Look at runs allowed, win probability added by relievers, and leverage index usage. Review high-leverage outcomes to ensure the best arms consistently took the biggest moments. Compare early-inning run prevention on bullpen days to traditional starts. If bullpen days keep the team within a run more often through five innings, the approach is working.

Common Misconceptions

Bullpenning Means Abandoning Starters

Bullpenning is a tool, not a philosophy that bans starters. Many teams run standard rotations most days and use bullpen games selectively. A reliable starter who turns a lineup two to three times with solid run prevention remains valuable. Bullpenning fills gaps and targets specific opponents or schedule spots.

It Only Works With Elite Bullpens

Quality helps, but structure and matchup planning matter just as much. A balanced group of above-average arms with diverse looks can outperform a top-heavy bullpen used in rigid roles. The key is to avoid exposing the weakest links to high-leverage spots or unfavorable clusters.

It Hurts Clubhouse Roles

Unclear roles can cause friction, but bullpenning improves when expectations are set. When pitchers know their likely windows and the triggers for change, role clarity returns. Communication sustains trust, and trust supports performance under short-notice conditions.

Practical Tips for Amateur or Youth Use

Modify for Pitch Counts and Days Rest

Youth and amateur teams can borrow the structure with strict pitch counts and rest rules. Use an opener for the top of the order and a bulk pitcher with strong strike-throwing habits. Rotate arms to protect health and keep mechanics clean.

Keep Signals Simple

Simple is better for non-professionals. One or two pitch types per pitcher with clear usage rules can still generate strong results. Pre-assign the opener, the bridge, and the finisher. Use mound visits to confirm the plan, not to invent a new one mid-inning.

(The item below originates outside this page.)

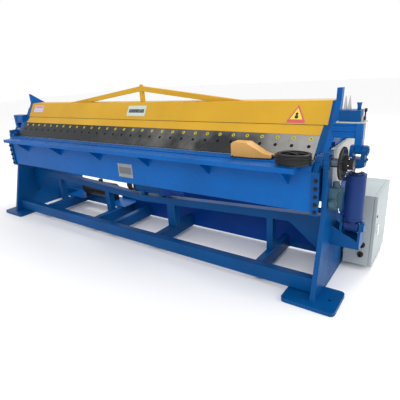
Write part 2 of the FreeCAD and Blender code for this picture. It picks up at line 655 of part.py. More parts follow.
def lift_arm():
    """Ribbed box arm out to the lift cylinder, with its square end bar and the tongue below it."""
    y0, y1, z0, z1 = LIFT_ARM
    arm = box(CHEEK[1], 1768, y0 + 6, y1, z0, z1)
    ribs = [rod_x(CHEEK[1], 1766, y0 + 8, z, 7) for z in (z0 + 7, z0 + 41, z1 - 7)]
    knee = prism_x([(y0 + 20, 904), (y1 + 60, 904), (y1, z0), (y0 + 6, z0)], CHEEK[1], CHEEK[1] + 13)
    post = rounded(box(1768, 1806, y0, y1, 914, z1), 4, V(0, 0, 1))
    tongue = prism_x([(y0 + 6, 914), (y1 - 6, 914), (CYL_Y + 22, 872), (CYL_Y, 858), (CYL_Y - 22, 872)],
                     CYL_X - 18, CYL_X + 18)
    band = [(128, 930), BLADE_TOP, CREASE, (262, 1097), (318, 1082), (262, 942), (250, 930)]
    pad = prism_x(band, CHEEK[1], CHEEK[1] + 13)
    hole = rod_x(1700, 1900, CYL_Y, LIFT_PIN_Z, 17.0)
    return fuse([arm, pad, knee, post, tongue] + ribs).cut(hole)


TANK = (1672.0, 1787.0, 158.0, 234.0, 1042.0, 1104.0)


def tank_shelf():
    """Pale shelf on the right-hand lift arm for the oil tank, its thin line, and two cones on the tank."""
    x0, x1, y0, y1, z0, z1 = TANK
    shelf = box(x0 - 10, x1 + 24, y0 - 6, y1 + 6, LIFT_ARM[3], z0)
    body = box(x1 + 1, x1 + 11, y0 + 18, y0 + 46, z0, z0 + 26)
    stem = rod_x(x1 + 11, x1 + 13, y0 + 32, z0 + 14, 6)
    line = rod_z(LIFT_PIN_Z + 44, LIFT_ARM[3], x1 + 22.5, y0 + 10, 3)
    clip = box(CYL_X + 19, x1 + 24, y0 + 4, y0 + 16, 940, 948)
    cones = [Part.makeCone(11, 2.5, 74, V(x, y0 + 40, z1), V(0, 0, 1)) for x in (x0 + 24, x0 + 46)]
    return group([fuse([shelf, body, stem, line, clip])] + cones)


def oil_tank():
    """Oil tank with its strap and filler neck."""
    x0, x1, y0, y1, z0, z1 = TANK
    tank = soft_box(x0, x1, y0, y1, z0, z1, 5)
    strap = box(x0 + 46, x0 + 58, y0 - 2, y0 + 4, z0 + 6, z1 - 6)
    neck = rod_z(z1 - 4, z1 + 24, x1 - 18, y0 + 40, 10)
    return fuse([tank, strap, neck]).cut(rod_z(z1, z1 + 30, x1 - 18, y0 + 40, 7.5))


def filler_cap():
    x, y, z = TANK[1] - 18, TANK[2] + 40, TANK[5] + 24
    wings = box(x - 14, x + 14, y - 3, y + 3, z + 9, z + 14)
    return fuse([rod_z(z, z + 9, x, y, 12), rod_z(z - 14, z, x, y, 7.2), wings])


def valve_lever():
    x, y, z = TANK[1] + 13.5, TANK[2] + 32, TANK[4] + 14
    hub = rod_x(x, x + 8, y, z, 10)
    arm = prism_x([(y - 7, z), (y + 7, z), (y + 6, z + 40), (y - 6, z + 40)], x + 1, x + 7)
    grip = soft_box(x - 2, x + 12, y - 10, y + 10, z + 36, z + 56, 4)
    return fuse([hub, arm, grip])


TRUSS_Y, TRUSS_FOOT, TRUSS_APEX = 345.0, 985.0, 1272.0


def truss():
    """Crowning truss on the beam: two sloping bars, a centre post and the tension screw on the apex."""
    base, tall = PANEL_TOP[1], 40.0
    bar = prism_y([(TRUSS_FOOT, base), (0, TRUSS_APEX), (0, TRUSS_APEX - tall), (TRUSS_FOOT - 300, base)],
                  TRUSS_Y - 16, TRUSS_Y + 16)
    post = box(-17, 17, TRUSS_Y - 14, TRUSS_Y + 14, base, TRUSS_APEX - 20)
    turns = [math.radians(60 * i) for i in range(6)]
    corners = [(19 * math.cos(a), TRUSS_Y + 19 * math.sin(a)) for a in turns]
    nut = prism_z(corners, TRUSS_APEX - 8, TRUSS_APEX + 8)
    return fuse([bar, mirrored(bar), post, nut, rod_z(TRUSS_APEX, TRUSS_APEX + 14, 0, TRUSS_Y, 10)])


# ---- foot switch, parked on the folding beam ----------------------------------------------------
SW_X0, SW_X1 = 1086.0, 1346.0
SW_FRONT, SW_REAR = -41.0, 34.0
SW_Z = FOLD_Z + 0.5


def switch_guard():
    """Hooded guard lying along the beam: a high heel, a sloping toe and an open side for the pedal."""
    z0 = SW_Z + 8
    profile = [(SW_X0, z0), (SW_X0, SW_Z + 84), (SW_X0 + 12, SW_Z + 96), (SW_X0 + 108, SW_Z + 96),
               (SW_X0 + 122, SW_Z + 88), (SW_X1 - 46, SW_Z + 36), (SW_X1 - 8, SW_Z + 28),
               (SW_X1, SW_Z + 20), (SW_X1, z0)]
    outer = prism_y(profile, SW_FRONT, SW_REAR)
    hollow = [(SW_X0 + 6, z0 - 1), (SW_X0 + 6, SW_Z + 80), (SW_X0 + 16, SW_Z + 90), (SW_X0 + 106, SW_Z + 90),
              (SW_X0 + 118, SW_Z + 82), (SW_X1 - 50, SW_Z + 30), (SW_X1 - 12, SW_Z + 22), (SW_X1 - 6, z0 - 1)]
    inner = prism_y(hollow, SW_FRONT + 6, SW_REAR + 1)
    taper = prism_z([(SW_X0 + 128, SW_FRONT - 1), (SW_X1 + 1, SW_FRONT - 1),
                     (SW_X1 + 1, SW_FRONT + 20)], 800, 960)
    wall = prism_z([(SW_X0 + 128, SW_FRONT), (SW_X1, SW_FRONT + 20), (SW_X1, SW_FRONT + 26),
                    (SW_X0 + 128, SW_FRONT + 6)], z0, 960)
    sloped = wall.common(outer)
    outlet = box(SW_X1 - 40, SW_X1 + 1, -6.5, 16.5, SW_Z, SW_Z + 23)
    return fuse([outer.cut(inner), sloped]).cut(taper).cut(outlet)


PEDAL_HINGE = (SW_X0 + 30, SW_Z + 30)
CABLE_Z = SW_Z + 14


def switch_base():
    """Sole plate, contact block under the guard's heel with the pedal's pin, and the cable outlet."""
    plan = [(SW_X0 - 4, SW_FRONT - 2), (SW_X0 + 128, SW_FRONT - 2), (SW_X1, SW_FRONT + 18),
            (SW_X1, SW_REAR + 2), (SW_X0 - 4, SW_REAR + 2)]
    sole = prism_z(plan, SW_Z, SW_Z + 8)
    block = box(SW_X0 + 10, SW_X0 + 60, SW_FRONT + 10, SW_REAR - 12, SW_Z + 7, SW_Z + 20)
    cheeks = [box(PEDAL_HINGE[0] - 9, PEDAL_HINGE[0] + 9, y, y + 5, SW_Z + 20, SW_Z + 40) for y in (-31.0, 17.0)]
    pin = rod_y(-31, 22, PEDAL_HINGE[0], PEDAL_HINGE[1], 4)
    outlet = box(SW_X1 - 30, SW_X1, -6, 16, SW_Z + 7, SW_Z + 22)
    return fuse([sole, block, pin, outlet] + cheeks)


def foot_pedal():
    hinge = rod_y(-25.5, 16.5, PEDAL_HINGE[0], PEDAL_HINGE[1], 8)
    plate = prism_y([(PEDAL_HINGE[0], SW_Z + 33), (SW_X0 + 150, SW_Z + 42), (SW_X0 + 150, SW_Z + 47),
                     (PEDAL_HINGE[0], SW_Z + 38)], -22.0, 14.0)
    treads = [box(SW_X0 + 70 + 18 * i, SW_X0 + 76 + 18 * i, -20, 12, SW_Z + 40, SW_Z + 50) for i in range(4)]
    return fuse([hinge, plate] + treads).cut(rod_y(-40, 40, PEDAL_HINGE[0], PEDAL_HINGE[1], 4.05))


def strain_relief():
    return Part.makeCone(9, 5.6, 26, V(SW_X1, 5, CABLE_Z), V(1, 0, 0))


COIL_X, COIL_Y = 1500.0, -62.0
COIL_HALF = (112.0, 84.0)    # outer half length and half width
COIL_BAND = (44.0, 40.0)     # width of the wound band, along and across
COIL_Z = (836.0, 898.0)


def oval(half_x, half_y, z0, z1):
    ellipse = Part.Ellipse(V(COIL_X, COIL_Y, z0), half_x, half_y)
    return Part.Face(Part.Wire([ellipse.toShape()])).extrude(V(0, 0, z1 - z0))


def cable_coil():
    z0, z1 = COIL_Z
    outer = oval(COIL_HALF[0], COIL_HALF[1], z0, z1)
    return outer.cut(oval(COIL_HALF[0] - COIL_BAND[0], COIL_HALF[1] - COIL_BAND[1], z0 - 1, z1 + 1))


def tube_along(points, r, name):
    """Round tube along straight runs joined by tangent arcs, each as large as its runs allow."""
    pts = [V(*p) for p in points]
    edges = []
    radii = []
    start = pts[0]
    for before, corner, after in zip(pts, pts[1:], pts[2:]):
        a = before - corner
        b = after - corner
        run = min(a.Length, b.Length)
        a.normalize()
        b.normalize()
        turn = math.pi - a.getAngle(b)
        trim = 0.45 * run
        radii.append(trim / math.tan(turn / 2))
        first = corner + a * trim
        last = corner + b * trim
        to_centre = (a + b).normalize()
        middle = corner + to_centre * (radii[-1] / math.cos(turn / 2) - radii[-1])
        edges.append(Part.LineSegment(start, first).toShape())
        edges.append(Part.Arc(first, middle, last).toShape())
        start = last
    edges.append(Part.LineSegment(start, pts[-1]).toShape())
    path = Part.Wire(edges)
    section = Part.Wire([Part.Circle(pts[0], pts[1] - pts[0], r).toShape()])
    tube = path.makePipeShell([section], True, False)
    expected = math.pi * r * r * path.Length
    print(name, "radii", [round(x, 1) for x in radii], "length", round(path.Length, 1),
          "volume ratio", round(tube.Volume / expected, 4))
    return tube


# From the strain relief to the coil, and from the coil to the plug.
LEAD = [(SW_X1 + 26, 5, CABLE_Z), (1394, 5, CABLE_Z), (1417, 2, CABLE_Z + 2.5), (1440, -6, CABLE_Z + 7)]
TAIL = [(1512, -84, 842), (1528, -84, 842), (1544.7, -78.9, 844), (1558.9, -68.6, 848), (1568.9, -54.3, 853)]


def cable_plug():
    """Round connector with a grip ring, lying inside the coil."""
    x, y, z = TAIL[0]
    body = rod_x(x - 50, x - 12, y, z, 12)
    grip = rod_x(x - 36, x - 26, y, z, 12.8)
    boot = Part.makeCone(10, 6, 12, V(x - 12, y, z), V(1, 0, 0))
    return fuse([body, grip, boot])


# ---- assembly -----------------------------------------------------------------------------------
def build():
    plate = side_plate()
    place("right_side_plate", plate)
    place("left_side_plate", mirrored(plate))
    place("floor_plates", floor_plates())
    place("long_rails", long_rails())
    place("cross_rails", cross_rails())
    place("posts", posts())
    place("lower_chord", lower_chord())
    place("back_panel", back_panel())
    place("bed_beam", bed_beam())
    place("bed_table", bed_table())
    place("bearings", bearings())
    place("window_guards", both_ends(window_guard()))
    place("cylinder_brackets", both_ends(cylinder_bracket()))
    place("valve_block", valve_block())
    place("motor_body", motor_body())
    place("motor_cowl", motor_cowl())
    place("pump", pump())
    place("trays", trays())
    place("oil_drum", oil_drum())
    place("cabinet_box", cabinet_box())
    place("cabinet_door", cabinet_door())
    place("door_handle", door_handle())
    place("cabinet_glands", cabinet_glands())

    barrel = cylinder_barrel()
    place("right_barrel", barrel)
    place("left_barrel", mirrored(barrel))
    rod = lift_rod()
    place("right_lift_rod", rod)
    place("left_lift_rod", mirrored(rod))
    fork = rod_fork()
    place("right_fork", fork)
    place("left_fork", mirrored(fork))

    place("fold_ledge", fold_ledge())
    place("bending_strip", bending_strip())
    place("fold_panel", fold_panel())
    place("fold_web", fold_web())
    place("ledge_gussets", ledge_gussets())
    place("fold_arms", both_ends(fold_arm()))
    place("arm_bolts", arm_bolts())
    place("fold_shafts", group([fold_shaft(1784), mirrored(fold_shaft(SIDE_OUTER + 18))]))
    place("dial_disc", dial_disc())

    place("clamp_blade", clamp_blade())
    place("blade_screws", blade_screws())
    place("face_strip", face_strip())
    place("upper_panel", upper_panel())
    place("clamp_spine", clamp_spine())
    place("end_flanges", both_ends(end_flange()))
    place("cheeks", group([mirrored(cheek(LEFT_EAR)), cheek(RIGHT_EAR)]))
    place("clamp_pivots", both_ends(clamp_pivot()))
    place("lift_arms", both_ends(lift_arm()))
    place("truss", truss())
    place("tank_shelf", tank_shelf())
    place("oil_tank", oil_tank())
    place("filler_cap", filler_cap())
    place("valve_lever", valve_lever())

    place("switch_guard", switch_guard())
    place("switch_base", switch_base())
    place("foot_pedal", foot_pedal())
    place("strain_relief", strain_relief())
    place("cable_coil", cable_coil())
    place("cable_lead", tube_along(LEAD, CABLE_R, "cable_lead"))
    place("cable_tail", tube_along(TAIL, CABLE_R, "cable_tail"))
    place("cable_plug", cable_plug())


build()
os.makedirs("parts", exist_ok=True)
for name, shape in NODES.items():
    shape.exportStep("parts/%s.step" % name)
print(len(NODES), "nodes")
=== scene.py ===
"""Looks of the sheet metal brake: camera, cable, materials and small visible detail on the CAD frame."""
import json
import math

import bmesh
import bpy
from mathutils import Matrix, Vector


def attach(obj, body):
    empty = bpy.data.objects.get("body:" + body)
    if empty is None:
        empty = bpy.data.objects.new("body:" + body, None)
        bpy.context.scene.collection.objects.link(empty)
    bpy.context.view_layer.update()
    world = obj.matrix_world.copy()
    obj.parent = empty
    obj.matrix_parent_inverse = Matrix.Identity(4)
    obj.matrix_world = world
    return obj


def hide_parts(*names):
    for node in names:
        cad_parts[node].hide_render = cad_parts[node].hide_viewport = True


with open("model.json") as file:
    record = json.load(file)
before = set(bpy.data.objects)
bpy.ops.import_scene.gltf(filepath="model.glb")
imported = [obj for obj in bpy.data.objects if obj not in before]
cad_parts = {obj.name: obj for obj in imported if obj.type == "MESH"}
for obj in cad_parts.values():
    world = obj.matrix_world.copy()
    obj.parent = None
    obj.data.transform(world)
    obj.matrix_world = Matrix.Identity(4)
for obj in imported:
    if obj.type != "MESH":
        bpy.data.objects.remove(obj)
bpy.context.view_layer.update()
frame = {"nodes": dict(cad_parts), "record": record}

NODES = frame["nodes"]
DEPTH = 0.303            # CAD depths start at the side plates' front edge; the origin lies this far behind it


def at(x, y, z):
    """A point given in the CAD's millimetres, in metres from the origin."""
    return Vector((x / 1000, y / 1000 - DEPTH, z / 1000))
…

Prioritize Strike-Throwers

Free passes sink bullpen days because they accelerate pitch counts and force early switches. At lower levels, choose pitchers who live in the zone and trust the defense. Aim for efficient outs rather than strikeout-only plans that spike pitch counts.

Conclusion

Bullpenning challenges the idea that one pitcher must carry the game. It spreads risk across multiple arms, lines up favorable matchups, and pushes the best pitchers into the most important spots. Done well, it lowers early-inning damage, blunts the times-through-the-order penalty, and improves leverage management. Done poorly, it burns arms, creates rushed entries, and exposes soft spots in the middle of the bullpen. The difference lies in preparation, role clarity, and live decision-making that respects both the plan and the game’s shifting context. You do not need a classic starter to win a game. You need a coherent plan, the right looks at the right time, and disciplined execution from first pitch to the last out.

FAQ

Q: What is bullpenning

A: Bullpenning is a plan that uses multiple relievers from the first inning on, starting with an opener, followed by a bridge or multi-inning anchor, and finishing with the best-available arm in the highest-leverage spot.

Q: Why do teams use an opener

A: Teams use an opener to attack the top of the order once, reduce early damage, and set controlled matchups before handing off to a bulk reliever for the middle innings.

Q: When does bullpenning work best

A: Bullpenning works best for teams with diverse, above-average relievers, a solid defense, and a clear plan to target an opponent’s lineup pockets, especially when off-days or schedule quirks help manage workloads.

Q: What are the main risks of bullpenning

A: The main risks are overuse and fatigue across days, thin margins during frequent handoffs, exposure of weak links in the middle of the bullpen, and the potential impact on developing traditional starters.

Q: How do teams measure success in a bullpen game

A: Teams track process metrics like first-pitch strikes, hard-hit rate, inherited runners stranded, and pitch count per out, and outcome metrics like runs allowed and leverage usage of top arms compared to traditional starts.